# [Goal of the exercise]
Give every entry again, word for word.

◆ ◆ ◆ ◆ ◆ ◆ ◆

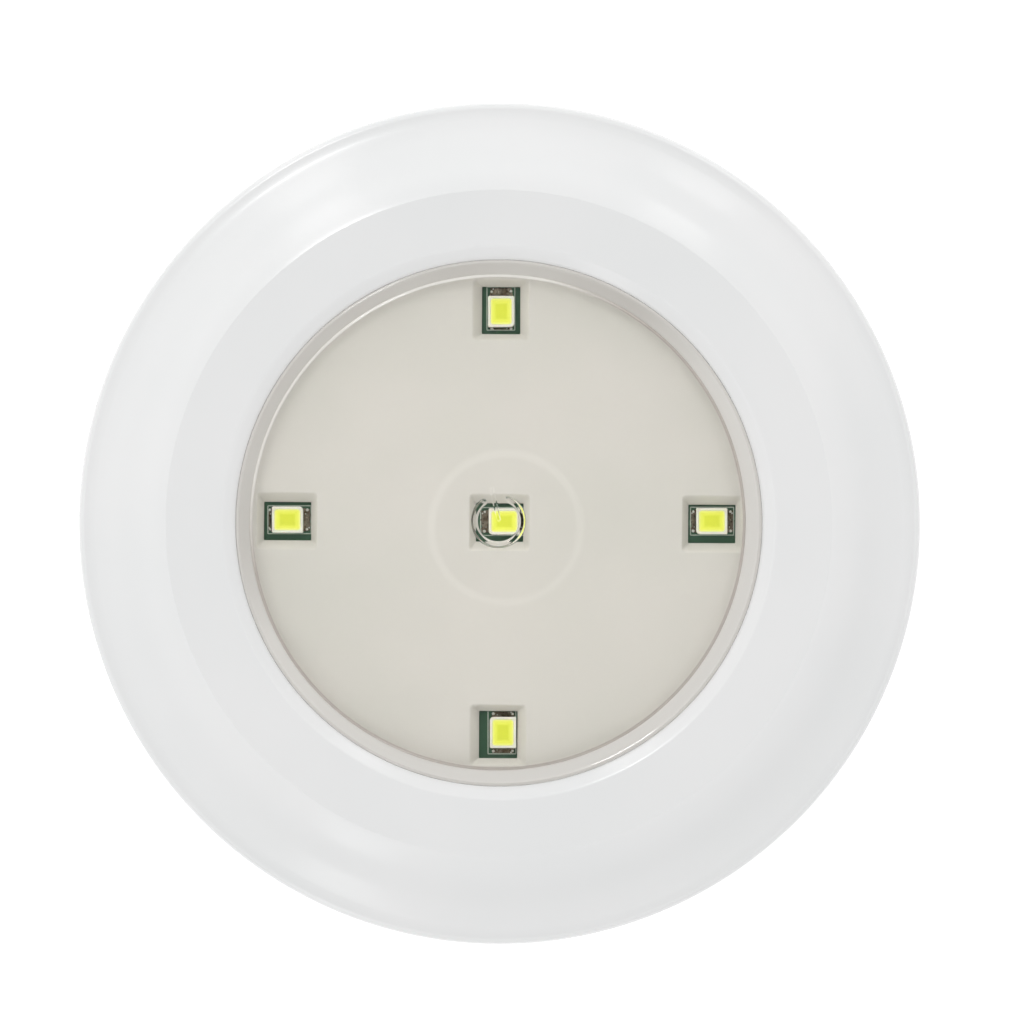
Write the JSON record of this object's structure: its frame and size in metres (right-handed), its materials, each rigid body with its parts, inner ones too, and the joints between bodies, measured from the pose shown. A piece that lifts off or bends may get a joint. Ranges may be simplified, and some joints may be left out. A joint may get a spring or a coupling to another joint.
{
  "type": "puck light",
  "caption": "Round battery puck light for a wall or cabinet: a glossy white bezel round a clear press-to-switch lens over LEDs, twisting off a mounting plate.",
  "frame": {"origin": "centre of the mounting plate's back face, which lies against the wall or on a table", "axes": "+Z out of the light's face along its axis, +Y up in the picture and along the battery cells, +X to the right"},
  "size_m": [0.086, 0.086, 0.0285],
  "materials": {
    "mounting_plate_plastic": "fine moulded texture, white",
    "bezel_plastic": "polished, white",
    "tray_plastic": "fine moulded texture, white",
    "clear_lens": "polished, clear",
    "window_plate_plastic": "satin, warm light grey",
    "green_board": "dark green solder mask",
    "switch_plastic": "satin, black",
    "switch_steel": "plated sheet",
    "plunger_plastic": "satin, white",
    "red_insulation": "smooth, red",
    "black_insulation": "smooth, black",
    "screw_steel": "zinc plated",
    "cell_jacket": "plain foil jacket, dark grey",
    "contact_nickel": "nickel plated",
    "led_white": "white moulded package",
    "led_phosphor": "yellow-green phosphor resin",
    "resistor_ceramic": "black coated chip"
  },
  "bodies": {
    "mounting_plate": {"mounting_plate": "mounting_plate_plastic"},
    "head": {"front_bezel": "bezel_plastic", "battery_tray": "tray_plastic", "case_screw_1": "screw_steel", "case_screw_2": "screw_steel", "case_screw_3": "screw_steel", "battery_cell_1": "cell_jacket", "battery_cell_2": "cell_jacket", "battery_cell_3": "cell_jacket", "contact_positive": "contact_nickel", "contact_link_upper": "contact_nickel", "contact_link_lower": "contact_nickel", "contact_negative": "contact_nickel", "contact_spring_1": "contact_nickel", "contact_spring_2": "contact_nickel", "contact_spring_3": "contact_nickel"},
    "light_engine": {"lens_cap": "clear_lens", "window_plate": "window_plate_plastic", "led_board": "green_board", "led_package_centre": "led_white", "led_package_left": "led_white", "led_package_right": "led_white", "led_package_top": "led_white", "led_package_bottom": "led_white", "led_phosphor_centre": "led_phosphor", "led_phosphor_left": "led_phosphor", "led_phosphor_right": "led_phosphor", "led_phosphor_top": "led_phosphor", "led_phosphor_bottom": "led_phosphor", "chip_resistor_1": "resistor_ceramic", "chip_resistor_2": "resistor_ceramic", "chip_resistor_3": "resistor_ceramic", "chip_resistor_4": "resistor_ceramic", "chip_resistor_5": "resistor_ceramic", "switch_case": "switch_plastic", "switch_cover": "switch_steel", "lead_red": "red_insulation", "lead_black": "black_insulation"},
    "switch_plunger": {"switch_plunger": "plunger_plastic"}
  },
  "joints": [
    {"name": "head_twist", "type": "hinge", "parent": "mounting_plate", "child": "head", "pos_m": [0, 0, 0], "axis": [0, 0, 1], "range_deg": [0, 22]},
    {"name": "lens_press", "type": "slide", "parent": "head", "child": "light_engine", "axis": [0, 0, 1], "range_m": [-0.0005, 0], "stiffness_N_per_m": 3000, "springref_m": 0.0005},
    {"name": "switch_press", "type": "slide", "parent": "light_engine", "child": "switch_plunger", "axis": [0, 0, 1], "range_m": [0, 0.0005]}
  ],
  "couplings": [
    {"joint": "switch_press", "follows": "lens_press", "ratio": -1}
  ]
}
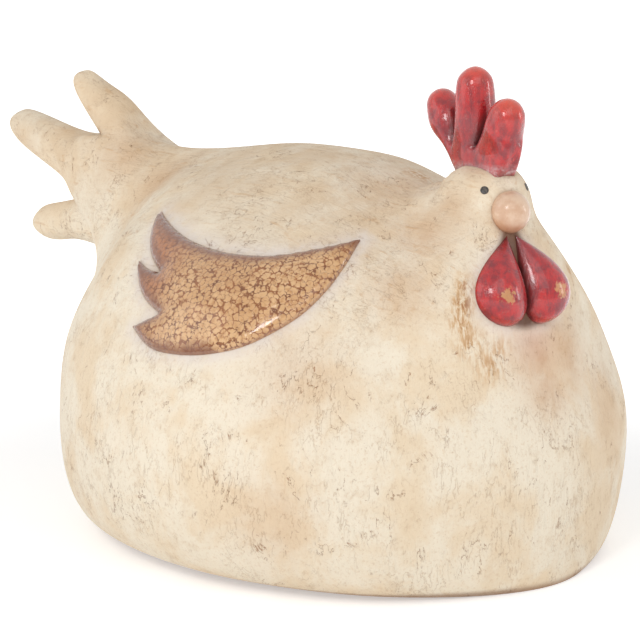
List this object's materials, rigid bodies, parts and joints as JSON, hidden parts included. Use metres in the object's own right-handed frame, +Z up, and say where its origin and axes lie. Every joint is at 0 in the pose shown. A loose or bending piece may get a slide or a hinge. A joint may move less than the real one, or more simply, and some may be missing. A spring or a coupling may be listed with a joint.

◆ ◆ ◆ ◆ ◆ ◆ ◆

# [Answer to this task]
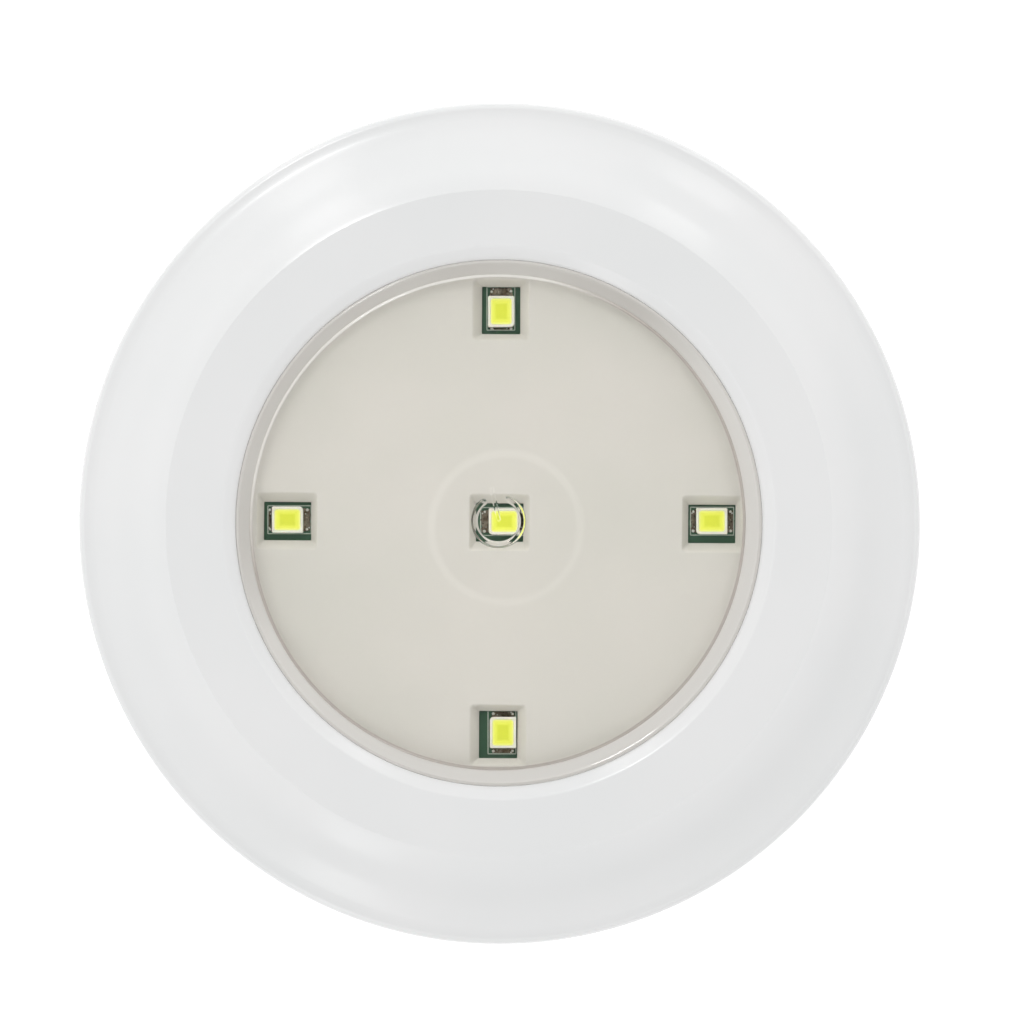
Write the JSON record of this object's structure: its frame and size in metres (right-handed), its materials, each rigid body with its parts, inner ones too, and the joints between bodies, measured from the pose shown. A piece that lifts off or bends may get a joint. Ranges may be simplified, and some joints may be left out. A joint may get a spring or a coupling to another joint.
{
  "type": "puck light",
  "caption": "Round battery puck light for a wall or cabinet: a glossy white bezel round a clear press-to-switch lens over LEDs, twisting off a mounting plate.",
  "frame": {"origin": "centre of the mounting plate's back face, which lies against the wall or on a table", "axes": "+Z out of the light's face along its axis, +Y up in the picture and along the battery cells, +X to the right"},
  "size_m": [0.086, 0.086, 0.0285],
  "materials": {
    "mounting_plate_plastic": "fine moulded texture, white",
    "bezel_plastic": "polished, white",
    "tray_plastic": "fine moulded texture, white",
    "clear_lens": "polished, clear",
    "window_plate_plastic": "satin, warm light grey",
    "green_board": "dark green solder mask",
    "switch_plastic": "satin, black",
    "switch_steel": "plated sheet",
    "plunger_plastic": "satin, white",
    "red_insulation": "smooth, red",
    "black_insulation": "smooth, black",
    "screw_steel": "zinc plated",
    "cell_jacket": "plain foil jacket, dark grey",
    "contact_nickel": "nickel plated",
    "led_white": "white moulded package",
    "led_phosphor": "yellow-green phosphor resin",
    "resistor_ceramic": "black coated chip"
  },
  "bodies": {
    "mounting_plate": {"mounting_plate": "mounting_plate_plastic"},
    "head": {"front_bezel": "bezel_plastic", "battery_tray": "tray_plastic", "case_screw_1": "screw_steel", "case_screw_2": "screw_steel", "case_screw_3": "screw_steel", "battery_cell_1": "cell_jacket", "battery_cell_2": "cell_jacket", "battery_cell_3": "cell_jacket", "contact_positive": "contact_nickel", "contact_link_upper": "contact_nickel", "contact_link_lower": "contact_nickel", "contact_negative": "contact_nickel", "contact_spring_1": "contact_nickel", "contact_spring_2": "contact_nickel", "contact_spring_3": "contact_nickel"},
    "light_engine": {"lens_cap": "clear_lens", "window_plate": "window_plate_plastic", "led_board": "green_board", "led_package_centre": "led_white", "led_package_left": "led_white", "led_package_right": "led_white", "led_package_top": "led_white", "led_package_bottom": "led_white", "led_phosphor_centre": "led_phosphor", "led_phosphor_left": "led_phosphor", "led_phosphor_right": "led_phosphor", "led_phosphor_top": "led_phosphor", "led_phosphor_bottom": "led_phosphor", "chip_resistor_1": "resistor_ceramic", "chip_resistor_2": "resistor_ceramic", "chip_resistor_3": "resistor_ceramic", "chip_resistor_4": "resistor_ceramic", "chip_resistor_5": "resistor_ceramic", "switch_case": "switch_plastic", "switch_cover": "switch_steel", "lead_red": "red_insulation", "lead_black": "black_insulation"},
    "switch_plunger": {"switch_plunger": "plunger_plastic"}
  },
  "joints": [
    {"name": "head_twist", "type": "hinge", "parent": "mounting_plate", "child": "head", "pos_m": [0, 0, 0], "axis": [0, 0, 1], "range_deg": [0, 22]},
    {"name": "lens_press", "type": "slide", "parent": "head", "child": "light_engine", "axis": [0, 0, 1], "range_m": [-0.0005, 0], "stiffness_N_per_m": 3000, "springref_m": 0.0005},
    {"name": "switch_press", "type": "slide", "parent": "light_engine", "child": "switch_plunger", "axis": [0, 0, 1], "range_m": [0, 0.0005]}
  ],
  "couplings": [
    {"joint": "switch_press", "follows": "lens_press", "ratio": -1}
  ]
}
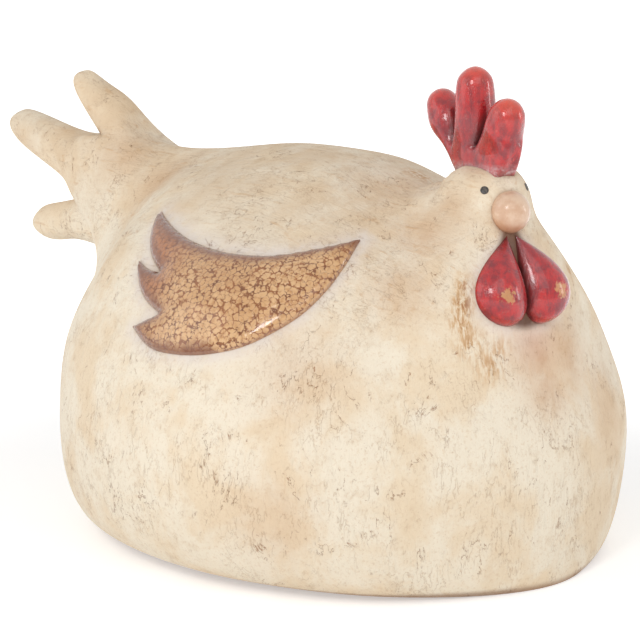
List this object's materials, rigid bodies, parts and joints as JSON, hidden parts included. Use metres in the object's own right-handed frame, +Z up, and say where its origin and axes lie. Every joint is at 0 in the pose shown. A loose or bending piece may get a slide or a hinge. A joint may move less than the real one, or more simply, and some may be missing. A spring or a coupling may be listed with a joint.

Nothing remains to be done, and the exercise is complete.